Isn't that what neglect is, cumulative inattention. Moments piled on moments of looking the other
way, noticing something else, the mind’s magician drawing your eye away leaving
a reality unseen. And so life goes on and Georgie Amy sits on the doll house
under a roof that slowly, inch by inch, fails until one day in a storm it
falls.
The grape and wisteria vines have helped it along. They have escaped into the tree tops and
coiled their branches on top of the roof. The flowerbeds around the house with
their loose and welcoming soil have played host to many black walnut and redbud
saplings, all too close to the house;
all needing to be removed, some ten feet tall. Nature has reconstructed this
small holding in the absence of my annual housekeeping and she is riotously
able.
I get called into the thicket between the other two sheds on
the property. It is an unholy alliance
of privet, honeysuckle and wild roses with an old picnic table rotting under
it. The vines are slippery and prickly
and easily defy my efforts. My friend
reminds me that gloves would relieve me of the small wounds and frustrations the
thicket so generously offers, but I usually wade in on my way to get a tool
from the shed for some other task and cannot resist poking at it with my
clippers, like popping bubble wrap it satisfies some ill-defined urge. One day I will put on my gloves and clear it
out entirely.
The pergola is free of its choking burden of vines. No doubt they will return. But for now they are small tangled foot notes
and the structure is calling for paint. Time passes.

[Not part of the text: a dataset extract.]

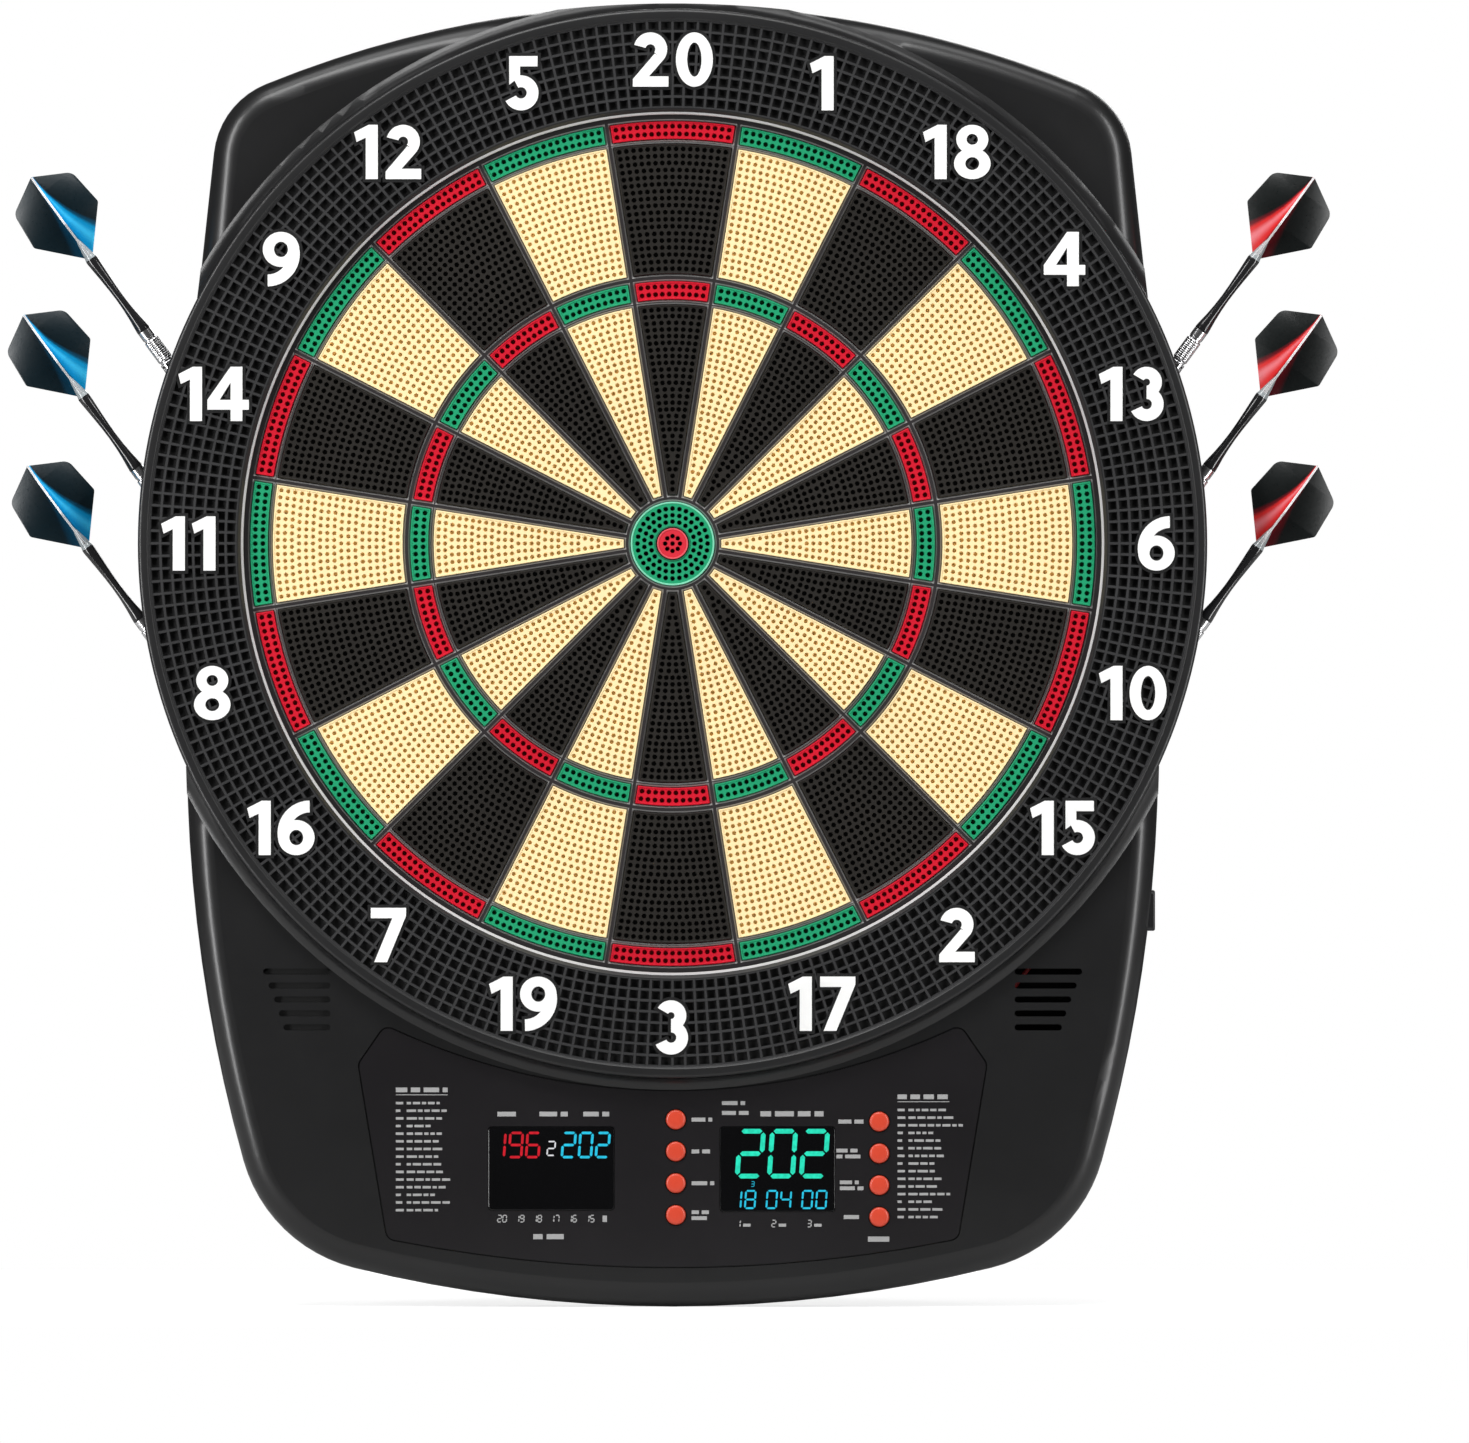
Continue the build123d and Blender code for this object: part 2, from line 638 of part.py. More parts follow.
with BuildPart() as rear_cover:
    with BuildSketch(at_depth(0)):
        add(outer_shape.sketch)
    extrude(amount=COVER_FLOOR)
    fillet(rear_cover.faces().sort_by(Axis.Y)[-1].edges(), COVER_EDGE)
    with BuildSketch(at_depth(COVER_FLOOR)):
        add(case_shape.sketch)
        add(cavity_shape.sketch, mode=Mode.SUBTRACT)
        with Locations(*both_sides(CASE_POINTS)):
            Circle(5)
    extrude(amount=PARTING - COVER_FLOOR)
    with BuildSketch(at_depth(0)):
        with Locations(*both_sides(CASE_POINTS)):
            Circle(3.4)
    extrude(amount=SCREW_SEAT, mode=Mode.SUBTRACT)
    with BuildSketch(at_depth(0)):
        with Locations(*both_sides(CASE_POINTS)):
            Circle(SHANK + 0.4)
        with Locations((-HANGER_X, HANGER_Z), (HANGER_X, HANGER_Z)):
            Circle(HANGER_HEAD)
        with Locations((-HANGER_X, HANGER_Z + HANGER_RISE / 2), (HANGER_X, HANGER_Z + HANGER_RISE / 2)):
            SlotOverall(HANGER_RISE + 2 * HANGER_SLOT, 2 * HANGER_SLOT, rotation=90)
        with Locations(*both_sides(HOLDER_PINS)):
            Circle(HOLDER_PIN + 0.1)
    extrude(amount=PARTING, mode=Mode.SUBTRACT)
save(rear_cover.part, "rear_cover")

# ---- panel faceplate and windows --------------------------------------------
with BuildPart() as panel_faceplate:
    with BuildSketch(at_depth(FACE - PANEL_THICK)):
        add(panel_shape.sketch)
        with BuildSketch(mode=Mode.SUBTRACT):
            window_faces(-0.2)
        with Locations(*KEYS.values()):
            Circle(KEY_RADIUS + 0.35, mode=Mode.SUBTRACT)
    extrude(amount=PANEL_THICK)
save(panel_faceplate.part, "panel_faceplate")

with BuildPart() as display_windows:
    with BuildSketch(at_depth(FACE - PANEL_THICK)):
        window_faces(0)
    extrude(amount=PANEL_THICK)
save(display_windows.part, "display_windows")

# ---- buttons: a cap with a flange that keeps it behind the housing ----------
KEY_FLANGE_REAR = 21.7

for name, centre in KEYS.items():
    with BuildPart() as button:
        with BuildSketch(at_depth(KEY_FLANGE_REAR)):
            with Locations(centre):
                Circle(KEY_RADIUS + 1)
        extrude(amount=FLANGE_THICK)
        with BuildSketch(at_depth(KEY_FLANGE_REAR + FLANGE_THICK)):
            with Locations(centre):
                Circle(KEY_RADIUS)
        extrude(amount=KEY_FRONT - KEY_FLANGE_REAR - FLANGE_THICK)
        fillet(button.faces().sort_by(Axis.Y)[0].edges(), 0.6)
    save(button.part, name)

# ---- electronics ------------------------------------------------------------
with BuildPart() as display_modules:
    with BuildSketch(at_depth(BOARD_FRONT)):
        window_faces(-2)
    extrude(amount=PAD_REAR - BOARD_FRONT - 0.1)
save(display_modules.part, "display_modules")

with BuildPart() as control_board:
    with BuildSketch(at_depth(BOARD_REAR)):
        with Locations(((BOARD[0] + BOARD[2]) / 2, (BOARD[1] + BOARD[3]) / 2)):
            Rectangle(BOARD[2] - BOARD[0], BOARD[3] - BOARD[1])
        with Locations(*BOARD_POINTS):
            Circle(SHANK + 0.3, mode=Mode.SUBTRACT)
    extrude(amount=BOARD_FRONT - BOARD_REAR)
save(control_board.part, "control_board")

with BuildPart() as key_switches:
    with BuildSketch(at_depth(BOARD_FRONT)):
        with Locations(*KEYS.values()):
            Rectangle(6, 6)
    extrude(amount=1.6)
    with BuildSketch(at_depth(BOARD_FRONT + 1.6)):
        with Locations(*KEYS.values()):
            Circle(1.7)
    extrude(amount=0.7)
save(key_switches.part, "key_switches")

# Ribbon connectors on the front of the board; chips and lead plugs on its back.
with BuildPart() as board_components:
    with BuildSketch(at_depth(BOARD_FRONT)):
        with Locations((-TAIL_X, TAIL_END - 2), (TAIL_X, TAIL_END - 2)):
            Rectangle(TAIL_WIDTH + 5, 4)
    extrude(amount=2.6)
    with BuildSketch(at_depth(BOARD_REAR)):
        with Locations((0, -250)):
            Rectangle(14, 14)
        with Locations((40, -262)):
            Rectangle(10, 6)
        with Locations((84, -232), (-66, -236)):
            Rectangle(7, 6)
    extrude(amount=-2.4)
    with BuildSketch(at_depth(BOARD_REAR)):
        with Locations((60, -240), (60, -252), (-40, -262)):
            Circle(3)
    extrude(amount=-6)
save(board_components.part, "board_components")

with BuildPart() as speaker:
    with BuildSketch(at_depth(15)):
        with Locations(SPEAKER):
            Circle(8.5)
    extrude(amount=4)
    with BuildSketch(at_depth(19)) as basket_low:
        with Locations(SPEAKER):
            Circle(9.5)
    with BuildSketch(at_depth(24)) as basket_high:
        with Locations(SPEAKER):
            Circle(16)
    loft()
    with BuildSketch(at_depth(24)):
        with Locations(SPEAKER):
            Circle(SPEAKER_RADIUS)
    extrude(amount=1.5)
save(speaker.part, "speaker")

with BuildPart() as speaker_clamp:
    with BuildSketch(at_depth(18.4)):
        with Locations(SPEAKER):
            with PolarLocations(SPEAKER_RADIUS + 4, 3, start_angle=30):
                Circle(3)
            Circle(SPEAKER_RADIUS + 2.5)
            Circle(SPEAKER_RADIUS - 0.8, mode=Mode.SUBTRACT)
            with PolarLocations(SPEAKER_RADIUS + 4, 3, start_angle=30):
                Circle(SHANK + 0.3, mode=Mode.SUBTRACT)
    extrude(amount=1.6)
    with BuildSketch(at_depth(20)):
        with Locations(SPEAKER):
            Circle(SPEAKER_RADIUS + 0.9)
            Circle(SPEAKER_RADIUS - 0.8, mode=Mode.SUBTRACT)
    extrude(amount=4)
save(speaker_clamp.part, "speaker_clamp")

# Power socket: bezel in the right-hand wall, jack body behind it.
SOCKET_PLANE = Plane(origin=(0, -SOCKET_DEPTH, SOCKET_Z), x_dir=(0, 1, 0), z_dir=(1, 0, 0))

with BuildPart() as socket_bezel:
    with BuildSketch(SOCKET_PLANE.offset(188.4)):
        RectangleRounded(BEZEL_WIDTH, BEZEL_HEIGHT, 2)
    extrude(amount=BEZEL_FRONT - 188.4)
    fillet(socket_bezel.faces().sort_by(Axis.X)[-1].edges(), 0.8)
    with BuildSketch(SOCKET_PLANE.offset(186.8)):
        Rectangle(BEZEL_WIDTH + 2, BEZEL_HEIGHT + 3)
    extrude(amount=1.6)
    with BuildSketch(SOCKET_PLANE.offset(186.8)):
        Circle(4)
    extrude(amount=12, mode=Mode.SUBTRACT)
save(socket_bezel.part, "socket_bezel")

with BuildPart() as power_socket:
    with BuildSketch(SOCKET_PLANE.offset(177)):
        Rectangle(9, 11)
    extrude(amount=9.6)
    with BuildSketch(SOCKET_PLANE.offset(186.6)):
        Circle(3.8)
    extrude(amount=8)
    with BuildSketch(SOCKET_PLANE.offset(183)):
        Circle(JACK_BORE)
        Circle(1.0, mode=Mode.SUBTRACT)
    extrude(amount=12, mode=Mode.SUBTRACT)
save(power_socket.part, "power_socket")


# ---- screws -----------------------------------------------------------------
def screws(name, groups, head_radius, head_height):
    """Pan-head screws driven from behind: each group has a head depth, length, points."""
    with BuildPart() as set_of_screws:
        for head_depth, length, points in groups:
            with BuildSketch(at_depth(head_depth - head_height)):
                with Locations(*points):
                    Circle(head_radius)
            extrude(amount=head_height)
            with BuildSketch(at_depth(head_depth)):
                with Locations(*points):
                    Circle(SHANK)
            extrude(amount=length)
    save(set_of_screws.part, name)


def on_circle(radius, angles, centre=(0, 0)):
    """Points on a circle at the given angles."""
    return [
        (centre[0] + radius * cos(radians(angle)), centre[1] + radius * sin(radians(angle)))
        for angle in angles
    ]


screws("case_screws", [(SCREW_SEAT, 15, both_sides(CASE_POINTS))], 3.0, 2.0)
screws(
    "inner_screws",
    [
        (BACKING_PLATE, 6, on_circle(LUG_RADIUS, LUG_ANGLES)),
        (FACE - WALL, 6, on_circle(RING_SCREW_RADIUS, RING_SCREW_ANGLES)),
        (BOARD_REAR, 6, BOARD_POINTS),
        (18.4, 6, on_circle(SPEAKER_RADIUS + 4, (30, 150, 270), SPEAKER)),
    ],
    2.6,
    1.8,
)


# ---- leads inside the case --------------------------------------------------
def lead(*points):
    """A round lead along straight runs joined by tangent arcs."""
    with BuildLine() as route:
        FilletPolyline(*points, radius=8)
    with BuildSketch(Plane(origin=route.line @ 0, z_dir=route.line % 0)) as section:
        Circle(1.1)
    sweep(section.sketch, path=route.line)


with BuildPart() as internal_leads:
    lead((176.8, -13.5, -149), (160, -13.5, -152), (126, -12.5, -196), (92, -13, -224), (84, -13, -228.9))
    lead((-152, -13, -194.5), (-148, -13, -208), (-110, -12.5, -222), (-69.6, -13, -236))
save(internal_leads.part, "internal_leads")


# ---- dart holders and darts -------------------------------------------------
def dart_plane(side, tail):
    """A plane at a dart's tail, its normal pointing down the dart to the tip."""
    slope = radians(DART_ANGLE)
    return Plane(
        origin=(side * tail[0], -DART_DEPTH, tail[1]),
        x_dir=(-sin(slope), 0, side * cos(slope)),
        z_dir=(-side * cos(slope), 0, -sin(slope)),
    )


BOSS_START = BARREL_END + 0.3
BOSS_END = 132.0


def make_holder(side, name):
    """A base strip on the rear cover with three sloping sockets."""
    with BuildPart() as holder:
        with BuildSketch(at_depth(COVER_FLOOR + 0.05)):
            with Locations((side * 183, -2)):
                Rectangle(22, 164)
            Circle(ALCOVE_RADIUS + 0.4, mode=Mode.SUBTRACT)
        extrude(amount=HOLDER_BASE - COVER_FLOOR)
        for tail in DART_TAILS.values():
            plane = dart_plane(side, tail)
            with BuildSketch(plane.offset(BOSS_START)):
                Circle(BOSS_RADIUS)
                with Locations((0, (DART_DEPTH - HOLDER_BASE) / 2)):
                    Rectangle(2 * BOSS_RADIUS, DART_DEPTH - HOLDER_BASE)
            extrude(amount=BOSS_END - BOSS_START)
        with BuildSketch(at_depth(HOLDER_PIN_END)):
            with Locations(*[(side * x, z) for x, z in HOLDER_PINS]):
                Circle(HOLDER_PIN)
        extrude(amount=HOLDER_BASE - HOLDER_PIN_END)
        for tail in DART_TAILS.values():
            plane = dart_plane(side, tail)
            with BuildSketch(plane.offset(BOSS_START)):
                Circle(SOCKET_BORE)
            extrude(amount=BOSS_END - BOSS_START + 6, mode=Mode.SUBTRACT)
    save(holder.part, name)


def make_dart(side, tail, name):
    """A soft-tip dart: flight, shaft, barrel and tip, each a separate solid."""
    plane = dart_plane(side, tail)
    fin = 0.25
    with BuildPart(plane) as flight:
        for across in (plane.x_dir, plane.y_dir):
            with BuildSketch(Plane(plane.origin, x_dir=across, z_dir=across.cross(plane.z_dir))):
                with BuildLine():
                    Polyline(
                        (0, 0),
                        (14.6, 8.2),
                        (16.2, 24.0),
                        (1.2, FLIGHT_LENGTH),
                        (-1.2, FLIGHT_LENGTH),
                        (-16.2, 24.0),
                        (-14.6, 8.2),
                        close=True,
                    )
                make_face()
            extrude(amount=fin, both=True)
    with BuildPart(plane) as shaft:
        with Locations((0, 0, FLIGHT_LENGTH)):
            Cone(2.9, 2.0, (SHAFT_END - FLIGHT_LENGTH) / 2, align=(Align.CENTER, Align.CENTER, Align.MIN))
        with Locations((0, 0, (FLIGHT_LENGTH + SHAFT_END) / 2)):
            Cone(2.0, 3.0, (SHAFT_END - FLIGHT_LENGTH) / 2, align=(Align.CENTER, Align.CENTER, Align.MIN))
    with BuildPart(plane) as barrel:
        with Locations((0, 0, SHAFT_END)):
            Cylinder(BARREL_RADIUS, BARREL_END - SHAFT_END, align=(Align.CENTER, Align.CENTER, Align.MIN))
    with BuildPart(plane) as tip:
        with Locations((0, 0, BARREL_END)):
            Cone(TIP_RADIUS, 0.8, TIP_END - BARREL_END, align=(Align.CENTER, Align.CENTER, Align.MIN))
    save(Compound(children=[flight.part, shaft.part, barrel.part, tip.part]), name)


for side, word in ((-1, "left"), (1, "right")):
    make_holder(side, f"dart_holder_{word}")
    for place, tail in DART_TAILS.items():
        make_dart(side, tail, f"dart_{word}_{place}")
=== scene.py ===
import json
import math
import random

import bmesh
import bpy
from mathutils import Matrix, Vector
from mathutils.geometry import delaunay_2d_cdt

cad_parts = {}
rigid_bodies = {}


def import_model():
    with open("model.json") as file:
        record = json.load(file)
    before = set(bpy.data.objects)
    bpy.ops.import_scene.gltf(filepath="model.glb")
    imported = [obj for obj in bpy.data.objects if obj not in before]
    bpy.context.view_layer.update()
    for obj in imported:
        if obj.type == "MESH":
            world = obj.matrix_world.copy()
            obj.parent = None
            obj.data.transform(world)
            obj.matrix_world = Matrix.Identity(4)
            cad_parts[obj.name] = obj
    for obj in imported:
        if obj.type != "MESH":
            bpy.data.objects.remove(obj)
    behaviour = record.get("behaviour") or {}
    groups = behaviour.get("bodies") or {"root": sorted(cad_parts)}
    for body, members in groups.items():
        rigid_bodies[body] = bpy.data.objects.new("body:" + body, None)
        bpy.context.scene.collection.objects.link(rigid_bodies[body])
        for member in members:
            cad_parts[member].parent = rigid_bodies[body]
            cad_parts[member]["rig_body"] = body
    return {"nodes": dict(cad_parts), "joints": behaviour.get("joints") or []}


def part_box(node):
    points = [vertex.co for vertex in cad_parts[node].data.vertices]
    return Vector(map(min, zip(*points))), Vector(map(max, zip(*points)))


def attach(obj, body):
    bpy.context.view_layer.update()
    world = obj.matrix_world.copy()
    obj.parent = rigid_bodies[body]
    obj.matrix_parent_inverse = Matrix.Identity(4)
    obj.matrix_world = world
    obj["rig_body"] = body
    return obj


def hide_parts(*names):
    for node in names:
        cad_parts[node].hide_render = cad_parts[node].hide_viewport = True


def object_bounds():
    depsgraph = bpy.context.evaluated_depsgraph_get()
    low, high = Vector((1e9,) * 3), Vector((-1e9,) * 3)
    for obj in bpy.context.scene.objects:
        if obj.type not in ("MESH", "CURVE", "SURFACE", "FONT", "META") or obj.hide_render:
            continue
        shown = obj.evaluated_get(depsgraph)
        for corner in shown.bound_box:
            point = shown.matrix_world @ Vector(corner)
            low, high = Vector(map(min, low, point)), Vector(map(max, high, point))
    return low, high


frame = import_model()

cad_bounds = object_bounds()
random.seed(7)
MM = 0.001
TAU = 2 * math.pi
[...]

The old couch that the dogs slept on for seven years in my absence is in
the dumpster. They weren't permitted
when I was here. That was my place,
where I slept through evening television after a day’s work, my family taking
bets on how long I would stay awake. The
two remaining old dogs need reminding that the couch that has replaced it is
mine and not theirs. A pile of books and an end table perched on it, when I go
to bed are enough to make this point with them.
The books are right, it takes about a two weeks for a dog and maybe a
person too, to form a new habit. Now they
are content sleeping on the sheepskins on the floor.
Birdie, one of the dogs follows me from shed to dumpster to
shed and back all day long. She is ancient. I have nicknamed her Skeletor. She
has that skinny misshapen look that some dogs get near the end. If I had any
courage I would help her pass over, but she is dogged in her task. She pays
mightily for it, as I have cursed at her on more than one occasion when I have nearly
tripped over her carrying an armload of moldy memories. But she has also given
me the chance to chatter to her and to myself as I travel back and forth. I’m not
sure why she is doing this, loyalty maybe, but sometimes I think that it is how she
occupies her fading mind with purpose.
So it is all in disarray.
The drip, drip , drip of inattention has created a kind of fertile chaos
in the natural world and a musty, moldy sludge in the shed and house. And it
all goes into the big orange dumpster that sits in the driveway in the
rain.
Two tons of things we really never needed. Two tons of times gone by. Memories of sweet faces.
But here is good news.
There is a garden where the old shed used to be. Wendell Barker came and rolled up the
crumpled shed with is bob cat and put it in his truck one night. Four yards of good compost/topsoil mixture
arrived and filled the empty space. In
just two weeks, the tomato plants have doubled in size. The climbing rose on the front porch had
regained some space and sun and bloomed.
I guess it is now and always has been the axiom, the guiding
principle of my small place in this vast, truly endless existence, that
attention to detail, to the beauty and the chaos we all swim in, can repair
neglect. That is why in the end, I do
not lose heart. That is how I occupy my chattering
mind with purpose. This is why there are now ten jars of dill pickles waiting in the frig.